Pyrite concentrates now go to Saucito for processing, with attributable pyrite-derived output of 79 koz silver and 126 oz gold included this quarter. 2025 grade ranges: silver 380-430 g/t, gold 1.2-1.4 g/t.
Fresnillo mine – steady silver, softer gold year-on-year
Silver was essentially flat versus Q2 at 2,416 koz, down 6.7% year-on-year on fewer tonnes. Gold rose 4.9% QoQ to 9,597 oz but is lower year-on-year. Development advanced to 3,449 m per month, aided by better equipment availability. 2025 grades guided at 160-180 g/t silver and 0.60-0.70 g/t gold.
Ciénega – pivoting to gold, stopping zinc concentrate
Gold production of 11,170 oz was up 17.1% QoQ and 25.7% YoY, helped by higher grades from the Victoria complex and improved leach recovery via higher cyanide concentration. Silver dropped to 536 koz (-29.8% QoQ, -56.0% YoY) due to lower grades, lower recoveries from higher oxide content, and fewer tonnes.
After a profitability review, zinc concentrate production ceased from 3Q25. The contribution was deemed marginal, so stopping it should simplify the flow sheet and may support margins even if by-product tonnes fall.
San Julián Veins – lower grades per plan
Gold and silver both eased quarter-on-quarter on lower grades: 11,622 oz gold (-16.0%) and 1,974 koz silver (-11.8%). Year to date, gold is up 3.6% on better plant availability and maintenance optimisation. 2025 grades: silver 210-230 g/t, gold 1.10-1.30 g/t.
Noche Buena – residual leaching continues
As mining ended in May 2023, the site is in closure with pad recoveries of 4,929 oz gold in Q3. Year to date: 13,610 oz.

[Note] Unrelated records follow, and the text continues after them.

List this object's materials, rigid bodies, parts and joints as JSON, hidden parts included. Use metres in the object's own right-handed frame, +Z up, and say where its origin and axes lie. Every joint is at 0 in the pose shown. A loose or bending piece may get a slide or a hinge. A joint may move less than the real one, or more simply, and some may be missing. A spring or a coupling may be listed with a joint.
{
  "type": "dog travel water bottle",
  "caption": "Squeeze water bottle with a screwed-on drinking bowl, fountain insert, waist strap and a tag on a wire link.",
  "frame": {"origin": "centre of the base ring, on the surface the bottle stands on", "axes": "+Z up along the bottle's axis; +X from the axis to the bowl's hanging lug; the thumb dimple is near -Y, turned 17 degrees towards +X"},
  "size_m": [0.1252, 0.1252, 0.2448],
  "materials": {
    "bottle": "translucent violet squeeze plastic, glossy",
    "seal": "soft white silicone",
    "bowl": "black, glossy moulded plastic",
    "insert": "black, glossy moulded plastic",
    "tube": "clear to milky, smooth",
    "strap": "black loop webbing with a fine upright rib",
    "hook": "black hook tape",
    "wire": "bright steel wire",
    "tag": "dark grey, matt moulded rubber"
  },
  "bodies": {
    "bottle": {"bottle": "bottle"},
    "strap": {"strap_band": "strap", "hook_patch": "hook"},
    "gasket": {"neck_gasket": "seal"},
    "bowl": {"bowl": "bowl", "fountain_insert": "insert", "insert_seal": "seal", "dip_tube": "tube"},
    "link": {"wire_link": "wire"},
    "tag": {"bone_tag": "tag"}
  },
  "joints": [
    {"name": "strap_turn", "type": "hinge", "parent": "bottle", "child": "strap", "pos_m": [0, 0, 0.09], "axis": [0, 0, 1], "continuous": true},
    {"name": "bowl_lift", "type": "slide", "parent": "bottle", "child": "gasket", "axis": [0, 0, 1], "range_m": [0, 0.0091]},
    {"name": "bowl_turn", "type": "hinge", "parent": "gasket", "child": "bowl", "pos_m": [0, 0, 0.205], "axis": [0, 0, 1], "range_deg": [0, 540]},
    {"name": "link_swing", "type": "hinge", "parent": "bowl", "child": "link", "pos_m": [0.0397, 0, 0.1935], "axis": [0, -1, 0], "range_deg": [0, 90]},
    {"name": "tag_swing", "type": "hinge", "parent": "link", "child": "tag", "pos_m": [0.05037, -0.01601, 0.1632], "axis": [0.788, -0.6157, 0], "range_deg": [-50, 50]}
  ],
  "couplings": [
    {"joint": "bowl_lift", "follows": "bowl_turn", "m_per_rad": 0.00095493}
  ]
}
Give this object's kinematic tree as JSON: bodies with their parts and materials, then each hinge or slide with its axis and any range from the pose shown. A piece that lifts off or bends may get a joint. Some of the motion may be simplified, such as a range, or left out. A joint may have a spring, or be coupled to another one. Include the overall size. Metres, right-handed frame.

Why silver fell and why it matters
The 6.6% quarter-on-quarter dip in attributable silver (including Silverstream) to 11.7 moz was driven by three things the company flagged in advance: the cessation of San Julián DOB, lower grades and lower recoveries at Ciénega, and fewer tonnes at Saucito due to ventilation and equipment availability. Juanicipio’s slightly better grades helped, but not enough to offset the broader headwinds.

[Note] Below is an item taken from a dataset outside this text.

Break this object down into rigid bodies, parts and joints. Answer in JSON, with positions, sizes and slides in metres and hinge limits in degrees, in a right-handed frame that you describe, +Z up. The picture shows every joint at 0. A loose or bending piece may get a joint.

Lower silver volume matters because it reduces by-product credits and spreads fixed costs over fewer ounces. That said, Fresnillo is guiding to 47.5-54.5 moz for the year and Q4 only needs to match or slightly beat Q3 to land within the range.
By-products: lead stable, zinc softer
Lead ticked up 1.4% QoQ to 15,359 t, mainly on higher grades at Juanicipio. Zinc fell 12.9% QoQ to 24,735 t on lower tonnes and grades at Saucito and lower grades and recoveries at Fresnillo. Both metals are down year-on-year, reflecting grade and volume pressure and the ending of San Julián DOB. With Ciénega exiting zinc, don’t expect help from that corner in Q4.
Safety and outlook
Fresnillo reiterates safety as its absolute priority and continues to aim for Zero Fatalities. The RNS does not disclose incident statistics. Operationally, focus areas for Q4 are clear: keep Herradura’s selectivity delivering higher grades, resolve Saucito’s ventilation constraints, and maintain the improved development rates at Fresnillo and Saucito.
My take: cautiously positive, with eyes on Saucito and grades
On balance, this is a steady update. The negatives are known and largely mine-plan driven: San Julián DOB is gone, Saucito’s ventilation limits throughput, and silver grades are softer at Juanicipio year-on-year. The positives are material: gold is trending to the upper end of guidance, Herradura’s strategy is paying off, development metres are improving, and guidance across all metals is maintained.
For investors, Q4 should be about delivery rather than surprises. If Saucito’s constraints ease and Herradura stays selective, Fresnillo can close the year within guidance bands and benefit from “consistently strong” precious metal prices, as the CEO put it. Costs will be the next piece of the puzzle – not disclosed here – but the operational set-up suggests a solid run-in to year-end.